Thinking about it, that might be one of the reasons I found the book underwhelming. Because the truth is, there's much to like about this book. The opening gambit - a group of travellers, stranded for the night, telling each other stories - is interesting, if unoriginal (forget the Canterbury Tales, for the most sublime use of that device EVER read Calvino's Castle of Crossed Destinies) and certainly no one can fault Dasgupta for insufficient appetite. The 13 stories in this book cover the widest possible range, spanning multiple geographies and genres, defying classification. They are tales of the wildest invention, heady concoctions of magic and street-smartness, mixing fantasy with a delicately comic humaneness. There are some real gems of ideas here, and there are moments when the Dasgupta's sheer inventiveness leaves you breathless.

What the book lacks, I think, is purpose. Structure. A sense of inevitability. Truly fantastic writing is not just about being imaginative, it is about a constrained optimisation of the imagination, about the tension between the writer's manic inventiveness and the bounds that he chooses to impose upon himself. Like Houdini escaping from his chains, the truly great writer thrills us by making the impossible come alive within the confines of the everyday.
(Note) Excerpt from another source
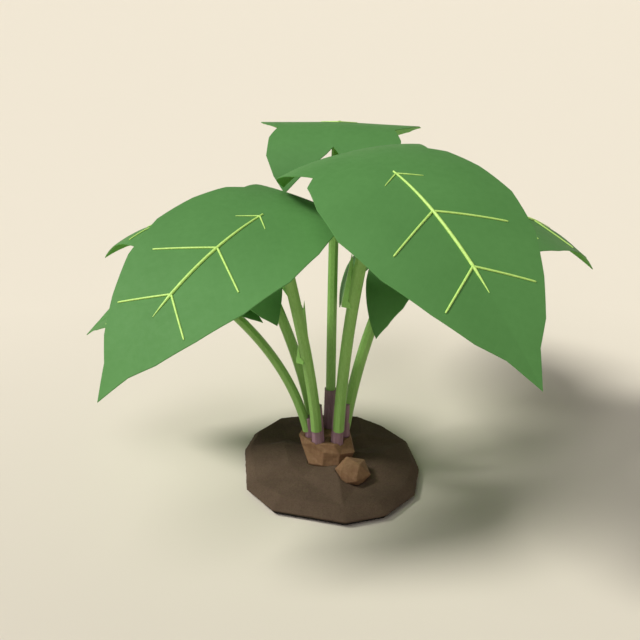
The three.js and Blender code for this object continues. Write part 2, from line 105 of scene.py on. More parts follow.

This is what gives Calvino and Marquez and Kundera their magic - that fact that all that overwhelming invention is tightly bound to a superstructure of political reality, narrative device, or philosophical perspective. Great writing is about creating variety through variation.

Dasgupta lacks any such anchor, so that his stories, both internally and across the book, seem drifting and directionless. There is a great deal of fervid imagining here, but the stories seem less assembled than carelessly stapled together, a collection of brilliant tangents, of loose threads that Dasgupta dishes out with dizzying facility, but never quite manages to reel back in. It's precisely this sense of potential that makes the stories ultimately disappointing. Again and again I found myself let down, puzzled, when I looked back on the story, by why Dasgupta had not made more out of it, surprised to find that some of the best advances in the plot turned out to be little more than digressions, put in for no other reason than to give Dasgupta the chance to show off his undeniable talent.

Overall, my sense is that Dasgupta is trying too hard. The opening gambit turns out to add little value to the story, the constant change in settings is gratuitious, and many of the side stories are, in the end, more distracting than anything else. Again and again, Dasgupta sacrifices the larger intensity of his story for the sake of a quick witticism, a clever observation, a well written line. This would have a been a much finer book if Dasgupta had pared such digressions out.

What Dasgupta needs, I think, is a much better editor. Someone who will question the relevance, the necessity of much of the flab in the book. Someone who will take Dasgupta to task for the frequent laziness of his writing (he's capable of really good prose, but much of the book is filled with lines that seem awkward and with dialogue so clunky it makes you wince). Give this man an editor like that and his next book could be a truly brilliant one.

Bottomline: Tokyo Cancelled is a book of considerable but frustrating promise. A collection of short stories that seduces you with how good it could have been, then fails to deliver on all but the most average of its promises. A book that, in the end, never manages to match up to the appetite it creates in you. It's a cancelled flight of a book, one that is just good enough to make you hang around in the airport, waiting for Rana Dasgupta to finally take off.